Elsewhere around MLB, there are other strategies. The same-game parlays are designed by each local broadcast’s producers, and not by FanDuel, so the segment’s presentation can vary wildly. Watching a Red Sox-Reds game a few weeks ago, I simply had to tip my cap to an amazing Bally Sports Ohio parlay that would at least dig fans out of the season’s debt if it hit. The same-game parlay comprised: the game under 9 runs; an Elly De La Cruz home run; and a Ceddanne Rafaela RBI, at +5060, odds that the cowards at Bally Sports Detroit could only dream of. (This parlay didn't hit.)

While most broadcast copy includes the payout for a bet of $5 or $10, some broadcasts encourage fans to set their ambitions higher. The MASN pregame show for a Yankees-Orioles game in late April suggested a unit for that night’s BetMGM same-game parlay, one involving Adley Rutschman total bases, Juan Soto total bases, and a Ryan O’Hearn RBI: “$100 BET PAYS $875.” Does it need to be said that the parlay didn't hit?

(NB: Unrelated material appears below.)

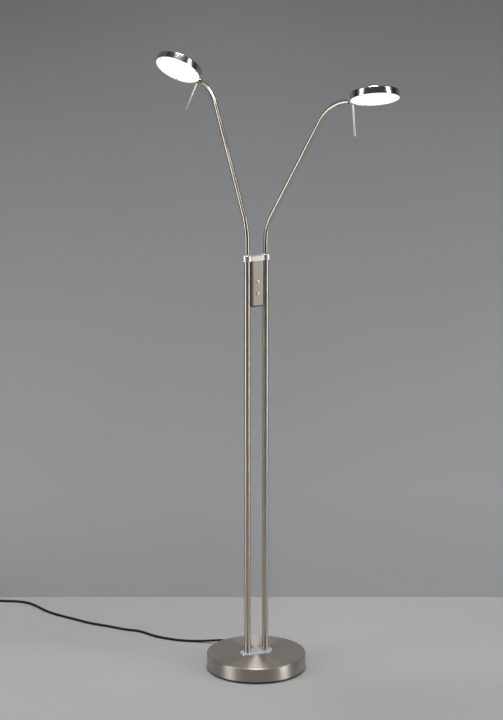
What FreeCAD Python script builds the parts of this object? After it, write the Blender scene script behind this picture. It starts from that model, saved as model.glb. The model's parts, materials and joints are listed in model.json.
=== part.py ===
"""Twin-pole floor lamp with two reading heads. Millimetres, +Z up.

The origin is on the floor under the middle of the round base. The poles stand side by side
along X, left pole at -X, and the switch box faces -Y. Each arm swivels about its pole, and
each disc-shaped head turns on a ball at the end of its arm.
"""
import FreeCAD, Part
import math
import os
import re

import Sketcher
from FreeCAD import Placement, Rotation, Vector

os.makedirs("parts", exist_ok=True)
doc = FreeCAD.newDocument("FloorLamp")
sheet = doc.addObject("Spreadsheet::Sheet", "Sizes")
nodes = []

# ---------------------------------------------------------------- driving dimensions
SIZES = {
    "floor_gap": 5,  # thickness of the foot pad, which lifts the cover off the floor
    "base_radius": 125,  # round base, outside
    "base_height": 40,  # floor to the top of the base cover
    "cover_wall": 1.5,  # pressed steel cover
    "cover_edge": 2.5,  # rounded upper edge of the cover
    "fit_gap": 0.3,  # slack between pressed and cast pieces
    "slide_gap": 0.05,  # radial running clearance of turned pieces
    "weight_gap": 3,  # between the cast iron weight and the cover's wall
    "weight_web": 11,  # thickness of its disc
    "weight_rim": 12.5,  # radial width of its downward rim
    "bottom_wall": 1.5,  # steel bottom plate
    "foot_inset": 7,  # the foam foot pad is smaller than the base
    "screw_inset": 13,  # three screws hold the bottom plate, this far inside the base
    "screw_start": 30,  # degrees from +X to the first of them
    "pole_spacing": 50,  # centre to centre
    "pole_radius": 8,
    "pole_wall": 1.2,
    "pole_top": 1066,  # floor to the upper end of both poles
    "plate_end_radius": 18,  # stadium plate on which the poles stand
    "plate_thick": 3,
    "stud_radius": 5,  # hollow threaded studs that hold the poles down
    "stud_bore": 3.5,
    "stud_hole": 5.3,
    "stud_bottom": 12,
    "stud_top": 60,
    "foot_plug_length": 20,  # threaded plug in the foot of each pole
    "nut_flats": 15,
    "nut_thick": 6,
    "washer_radius": 10,
    "washer_thick": 1.5,
    "driver_length": 90,  # power supply in the base
    "driver_width": 40,
    "driver_height": 14,
    "driver_place": -52,  # middle of the power supply, behind the front edge
    "gland_height": 13,  # centre of the cord where it leaves the base
    "gland_collar": 6.5,  # radius of the gland's flanges
    "gland_flange": 1.5,
    "gland_sleeve": 24,  # free length of its tapered sleeve
    "gland_thin": 4.2,  # radius at the end of the sleeve
    "gland_thick": 5.5,  # radius where the sleeve meets the flange
    "gland_slot": 5.6,  # half width of the notch in the cover
    "cord_radius": 3,
    "bridge_bottom": 1053,  # cross piece that ties the poles together
    "bridge_height": 15,  # its two rings
    "bridge_ring": 12.5,
    "bar_height": 12,
    "bar_front": 9.5,  # bar and switch box, from the pole plane to the front face
    "bar_back": 9.5,
    "bridge_edge": 1,
    "grub_radius": 2,
    "grub_length": 5,
    "box_half": 15,  # switch box, half its width
    "box_back": 12,  # from the pole plane to the rear face
    "box_bottom": 939,
    "box_wall": 1.5,
    "box_edge": 2.5,
    "box_cap": 3,  # moulded cap under the box
    "box_cap_lip": 4,
    "post_radius": 3,  # two posts carry the rear cover's screws
    "post_low": 955,
    "post_high": 1044,
    "screw_radius": 1.5,
    "screw_head": 2.7,
    "screw_head_thick": 1.6,
    "box_screw_place": 7,
    "board_back": 3.6,  # circuit board
    "board_thick": 1.6,
    "board_low": 961,
    "board_high": 1037,
    "button_high": 1001,  # two push buttons, one for each head
    "button_low": 971,
    "button_radius": 4,
    "button_proud": 3,
    "button_dome": 1.6,
    "button_flange": 5.4,
    "button_flange_thick": 1,
    "button_hole": 4.2,
    "button_stem": 2.8,
    "button_bore": 1.9,
    "button_stem_end": 2.6,  # stem, from the pole plane towards the front
    "button_bore_end": 5.8,
    "switch_half": 3,
    "switch_front": 1,
    "plunger_radius": 1.7,
    "plunger_end": 4.2,
    "arm_radius": 6,  # bent arm tube
    "arm_wall": 1,
    "arm_bottom": 1010,  # lower end of the arm, inside its pole
    "arm_bend_start": 1097.5,  # height where the lower bend begins
    "arm_low_bend": 128,  # bend radii on the centre line
    "arm_low_turn": 31.4,  # degrees
    "arm_slant": 288,  # straight stretch
    "arm_high_bend": 110,
    "arm_high_turn": 50.6,
    "arm_tip": 14,  # straight tip, up to the centre of the ball
    "arm_stop_thick": 6,
    "arm_stop_bore": 4,
    "bush_length": 40,  # plastic bush in the mouth of each pole
    "bush_flange": 1.5,
    "ball_radius": 6.5,  # ball joint under each head
    "seat_gap": 0.1,  # between the ball and its seat
    "seat_front": 5.05,  # seat's front face, back from the ball's centre
    "seat_flange": 1.55,
    "seat_stem": 6.4,
    "seat_bore": 2.5,
    "seat_edge": 1,
    "neck_radius": 4,
    "thread_radius": 3,  # threaded end of the neck, through the head's wall
    "thread_spare": 0.5,
    "neck_nut_gap": 0.4,  # for the wall's inner curve
    "neck_nut_thick": 3,
    "neck_nut_flats": 9,
    "rod_radius": 2.5,  # handle rod on each head
    "rod_length": 85,  # from the ball's centre plane to its tip
    "rod_socket": 3,  # its upper end, below the ball's centre plane
    "rod_offset": 3,  # from the ball's centre towards the head
    "rod_edge": 1,
    "head_gap": 7.5,  # ball centre to the head's outside wall
    "head_radius": 59,
    "head_depth": 18,
    "head_top_wall": 1.5,
    "head_wall": 3.5,
    "head_edge": 3.5,  # rounded back edge
    "head_lip": 1.4,  # thin rim round the diffuser
    "diffuser_thick": 3,
    "diffuser_sunk": 1,
    "boss_circle": 53,  # three bosses for the diffuser's screws
    "boss_radius": 3,
    "lens_screw_head": 2.2,
    "lens_screw_radius": 1.2,
    "lens_screw_length": 9,
    "spreader_radius": 48,  # aluminium heat spreader and the LED board on it
    "spreader_thick": 3.5,
    "led_board_radius": 46,
    "led_board_thick": 1.6,
    "led_screw_circle": 30,
    "arm_left_bearing": 90.8,  # degrees from +X, seen from above
    "arm_right_bearing": -66.2,
    "head_left_bearing": 175.4,  # direction from the ball to the middle of the head
    "head_left_rise": 34.4,
    "head_left_roll": 20.8,
    "head_right_bearing": -60.8,
    "head_right_rise": 16,
    "head_right_roll": -16.3,
    "head_left_screws": 0,  # turn of the diffuser screws about the head's own axis
    "head_right_screws": 30,
    "plug_half_width": 18,  # two-pin plug
    "plug_half_thick": 7,
    "plug_length": 34,
    "plug_nose": 16,
    "plug_edge": 4,
    "plug_boot": 20,  # tapered sleeve on the cord
    "plug_boot_end": 6,
    "plug_pin_radius": 2,
    "plug_pin_length": 19,
    "plug_pin_spacing": 19,
    "cord_lead": 6,  # straight ends of the coil
    "coil_pitch": 6.6,
    "coil_outer": 39.6,  # radius at which the cord enters the coil
    "coil_turns_in": 2,
    "coil_turns": 4.25,
    "coil_tail": 45,  # from the last turn down to the plug
}
for row, (alias, number) in enumerate(SIZES.items(), start=1):
    sheet.set("A%d" % row, str(number))
    sheet.setAlias("A%d" % row, alias)
doc.recompute()
WORDS = re.compile(r"\b(%s)\b" % "|".join(sorted(SIZES, key=len, reverse=True)))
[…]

These broadcast integrations end up making rather poor advertisements for gambling. At worst, they’re undercut by the person doing the ad read: “Colt Keith needs a hit, Javy needs a hit, Vierling needs an RBI. Who comes up with these things, you know? Maybe we should have [as] part of the prop bet Jack Flaherty strikeouts. But I just read what I’m told,” said Kane, providing an 0-fer update during an excellent Jack Flaherty start on May 30 against the Red Sox. At best, they sit awkwardly on the screen, an annoyance the TV booth wants to ignore. The broadcaster, the bettor, the Tigers fan—nobody ever wins.